AIM OF THE EXERCISE » Filter these entries, keeping only lines that hold the word "code".

##### EXTRACTED INFORMATION

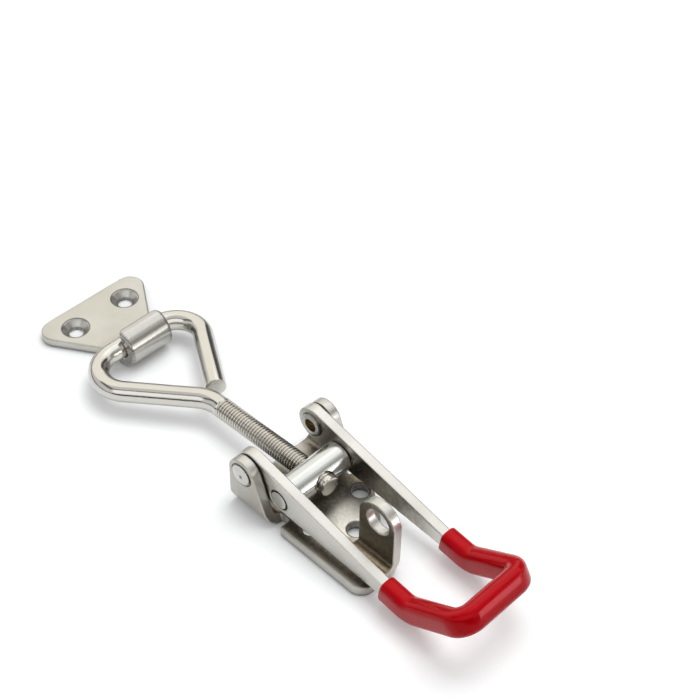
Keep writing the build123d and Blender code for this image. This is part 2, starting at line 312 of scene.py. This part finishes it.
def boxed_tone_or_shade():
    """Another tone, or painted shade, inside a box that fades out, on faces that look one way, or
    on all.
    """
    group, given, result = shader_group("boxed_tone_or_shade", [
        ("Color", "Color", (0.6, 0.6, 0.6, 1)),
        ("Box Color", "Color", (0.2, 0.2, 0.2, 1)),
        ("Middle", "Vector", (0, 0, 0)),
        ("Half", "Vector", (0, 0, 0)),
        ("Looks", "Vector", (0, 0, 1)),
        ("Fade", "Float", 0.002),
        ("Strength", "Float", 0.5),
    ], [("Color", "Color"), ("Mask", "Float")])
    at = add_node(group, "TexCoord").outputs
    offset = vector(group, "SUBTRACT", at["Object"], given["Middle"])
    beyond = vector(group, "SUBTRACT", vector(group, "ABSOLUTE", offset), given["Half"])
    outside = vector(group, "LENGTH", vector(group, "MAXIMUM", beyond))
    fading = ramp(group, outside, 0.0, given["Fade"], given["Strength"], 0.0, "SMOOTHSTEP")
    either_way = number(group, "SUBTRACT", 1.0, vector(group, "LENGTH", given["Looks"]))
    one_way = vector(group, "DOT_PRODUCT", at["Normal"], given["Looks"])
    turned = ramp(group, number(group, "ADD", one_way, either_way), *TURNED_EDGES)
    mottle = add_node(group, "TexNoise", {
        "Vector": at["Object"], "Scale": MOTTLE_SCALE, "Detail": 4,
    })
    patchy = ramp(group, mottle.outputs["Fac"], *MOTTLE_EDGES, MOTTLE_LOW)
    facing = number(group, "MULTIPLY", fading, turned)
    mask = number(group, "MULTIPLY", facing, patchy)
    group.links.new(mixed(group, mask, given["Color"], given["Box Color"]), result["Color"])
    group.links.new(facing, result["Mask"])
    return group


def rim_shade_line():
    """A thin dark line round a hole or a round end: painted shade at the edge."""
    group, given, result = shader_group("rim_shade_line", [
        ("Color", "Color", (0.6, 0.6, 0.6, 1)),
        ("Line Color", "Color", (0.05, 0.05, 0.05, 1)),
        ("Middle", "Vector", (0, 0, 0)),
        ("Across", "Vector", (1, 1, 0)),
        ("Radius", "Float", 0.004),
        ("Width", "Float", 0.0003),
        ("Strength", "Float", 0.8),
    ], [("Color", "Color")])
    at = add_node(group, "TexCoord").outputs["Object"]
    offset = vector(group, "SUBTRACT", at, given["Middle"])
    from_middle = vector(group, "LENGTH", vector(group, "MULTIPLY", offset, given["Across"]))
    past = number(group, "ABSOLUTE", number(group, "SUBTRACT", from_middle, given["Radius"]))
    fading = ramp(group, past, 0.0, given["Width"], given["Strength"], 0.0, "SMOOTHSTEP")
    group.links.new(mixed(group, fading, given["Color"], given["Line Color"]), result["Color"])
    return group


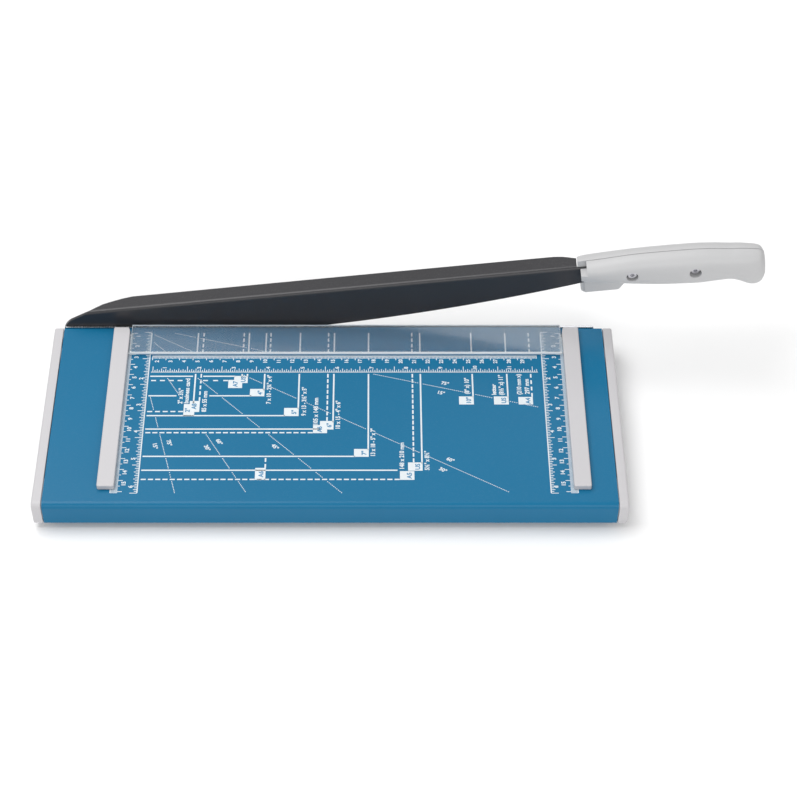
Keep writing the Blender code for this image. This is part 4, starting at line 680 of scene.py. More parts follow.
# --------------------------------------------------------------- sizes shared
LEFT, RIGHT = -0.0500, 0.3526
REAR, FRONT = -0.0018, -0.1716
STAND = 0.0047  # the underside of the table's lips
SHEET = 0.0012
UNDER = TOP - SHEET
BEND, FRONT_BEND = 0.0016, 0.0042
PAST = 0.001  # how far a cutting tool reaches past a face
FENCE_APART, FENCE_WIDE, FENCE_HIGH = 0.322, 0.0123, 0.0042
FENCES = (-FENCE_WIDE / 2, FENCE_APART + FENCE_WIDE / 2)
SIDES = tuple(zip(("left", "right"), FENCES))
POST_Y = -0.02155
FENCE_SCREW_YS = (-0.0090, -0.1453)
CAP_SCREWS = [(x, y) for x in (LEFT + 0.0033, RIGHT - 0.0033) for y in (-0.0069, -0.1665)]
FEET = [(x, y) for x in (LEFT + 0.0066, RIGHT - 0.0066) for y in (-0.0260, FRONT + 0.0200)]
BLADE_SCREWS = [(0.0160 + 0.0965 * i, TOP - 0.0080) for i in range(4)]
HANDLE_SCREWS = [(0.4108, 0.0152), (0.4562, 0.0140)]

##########
##### EXTRACTED INFORMATION

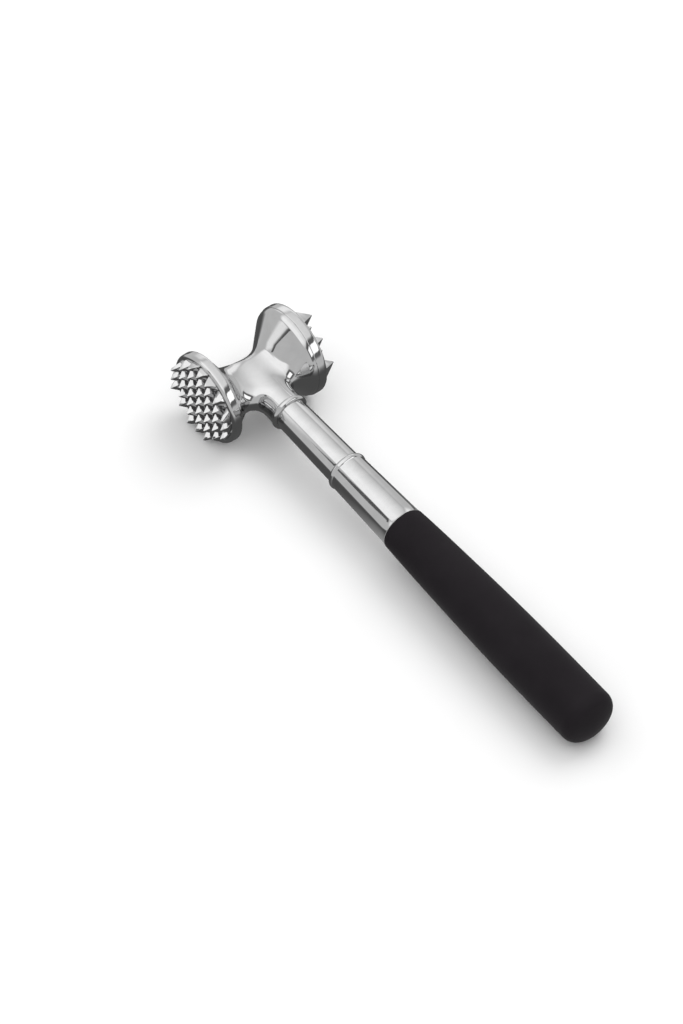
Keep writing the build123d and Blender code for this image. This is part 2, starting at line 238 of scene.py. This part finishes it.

##########

THE COMPLETED TASK »
Keep writing the build123d and Blender code for this image. This is part 2, starting at line 312 of scene.py. This part finishes it.
Keep writing the Blender code for this image. This is part 4, starting at line 680 of scene.py. More parts follow.
Keep writing the build123d and Blender code for this image. This is part 2, starting at line 238 of scene.py. This part finishes it.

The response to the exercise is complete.